The island's Dena’ina name is Nutuł’iy, or "object that stands in the water". George Vancouver called it "Turnagain Island" in 1794, after Turnagain Arm, which the southeast side of the island faces. The Russian Hydrographic Department's Chart 1378, published in 1847, called it Ostrov Mushukhli (Mushukhli Island), possibly an approximation of Nutuł’iy. "Fire Island" had become established by 1895, when that name was published by the U.S. Coast and Geodetic Survey.

Fire Island was the site of Dena’ina fish camps until the 1970s. A Dena’ina elder reported that a village had once existed as well, but an epidemic forced the survivors to move to Point Possession on the Kenai Peninsula sometime before 1934. During World War II, the U.S. Army used it as an observation point to guard against Japanese submarines.

In September 1951, the U.S. Air Force 626th Airborne Control and Warning Squadron was established on the island at a base on its southern end called Fire Island AFS. Staffed by about 200 personnel, the base was an air defense radar center and Nike surface-to-air missile site for NORAD, doubling as a Federal Aviation Administration air traffic control radar and communications site. Since the island is not connected to the mainland, all supplies came by helicopter from Elmendorf Air Force Base and, during summer, by barge from Anchorage.
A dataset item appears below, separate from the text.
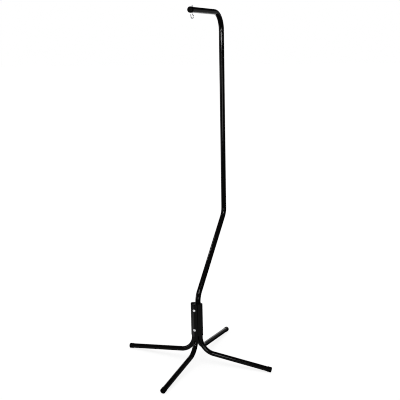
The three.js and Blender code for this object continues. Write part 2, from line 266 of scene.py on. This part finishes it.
def black_plastic():
    """Moulded black plastic with a fine satin texture."""
    shader = Shader("black_plastic", Specular_IOR_Level=0.2)
    tone = shader.blend(shader.noise(40), (0.003, 0.003, 0.0033), (0.006, 0.0057, 0.0055))
    scuffs = shader.ranged(shader.noise(260, 6, (1, 1, 0.25)), 0.6, 0.75, 0, 0.3)
    roughness = shader.ranged(shader.noise(90, 4), 0.3, 0.7, 0.34, 0.5)
    shader.link(shader.blend(scuffs, tone, (0.025, 0.024, 0.023)), shader.surface.inputs["Base Color"])
    shader.link(roughness, shader.surface.inputs["Roughness"])
    shader.bump([(shader.noise(2600, 2), 0.00002)])
    return shader.material


def zinc_plate():
    """Bright zinc plate: slightly cloudy metal with fine drawing marks."""
    shader = Shader("zinc_plate", Metallic=1.0)
    cloud = shader.blend(shader.noise(220, 4), (0.62, 0.635, 0.66), (0.83, 0.835, 0.84))
    stain = shader.ranged(shader.noise(900, 5), 0.62, 0.8, 0, 0.5)
    roughness = shader.ranged(shader.noise(500, 4), 0.3, 0.7, 0.2, 0.36)
    shader.link(shader.blend(stain, cloud, (0.5, 0.48, 0.43)), shader.surface.inputs["Base Color"])
    shader.link(roughness, shader.surface.inputs["Roughness"])
    shader.bump([(shader.noise(1200, 3, (1, 1, 0.12)), 0.00002)])
    return shader.material


MATERIALS = {
    "black_enamel": black_enamel(),
    "black_plastic": black_plastic(),
    "zinc_plate": zinc_plate(),
}
SLOT_OF = {part["node"]: part["material_slot"] for part in frame["record"]["subparts"]}
BODIES = frame["record"]["behaviour"]["bodies"]
BODY_OF = {node: body for body, nodes in BODIES.items() for node in nodes}


# ---- Mesh helpers ----

def skin(rings, looped=False):
    """Vertices and faces of a skin over closed rings of points. A ring of one point closes an end."""
    points, faces, starts = [], [], []
    for ring in rings:
        starts.append(len(points))
        points.extend(ring)
    pairs = list(zip(range(len(rings)), range(1, len(rings))))
    if looped:
        pairs.append((len(rings) - 1, 0))
    for a, b in pairs:
        count_a, count_b = len(rings[a]), len(rings[b])
        for i in range(max(count_a, count_b)):
            corners = [
                starts[a] + i % count_a,
                starts[b] + i % count_b,
                starts[b] + (i + 1) % count_b,
                starts[a] + (i + 1) % count_a,
            ]
            faces.append(list(dict.fromkeys(corners)))
    return points, faces


def mesh_of(name, points, faces):
    mesh = bpy.data.meshes.new(name)
    mesh.from_pydata([tuple(point) for point in points], [], faces)
    work = bmesh.new()
    work.from_mesh(mesh)
    bmesh.ops.remove_doubles(work, verts=work.verts, dist=1e-7)
    bmesh.ops.recalc_face_normals(work, faces=work.faces)
    work.to_mesh(mesh)
    work.free()
    return mesh


def object_of(name, points, faces):
    made = bpy.data.objects.new(name, mesh_of(name, points, faces))
    bpy.context.collection.objects.link(made)
    return made


def ring_about(centre, side, across, radius, sides):
    """A closed ring of points. A radius may be a function of the angle."""
    if not callable(radius) and radius < 1e-9:
        return [centre]
    ring = []
    for i in range(sides):
        angle = 2 * math.pi * i / sides
        reach = radius(angle) if callable(radius) else radius
        ring.append(centre + side * reach * math.cos(angle) + across * reach * math.sin(angle))
    return ring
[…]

Fire Island AFS closed in 1969, leaving the FAA as the sole user of the island. The FAA site stayed open until 1980, when new Kenai-based radar became active. The base site was cleaned up in the 1990s, and the facilities razed. Fire Island is now owned by Cook Inlet Region, Inc., with access by permission only. Various uses have been suggested for the island since its abandonment, including an expansion of the Port of Anchorage, a replacement for Anchorage International Airport, and a wind generator farm.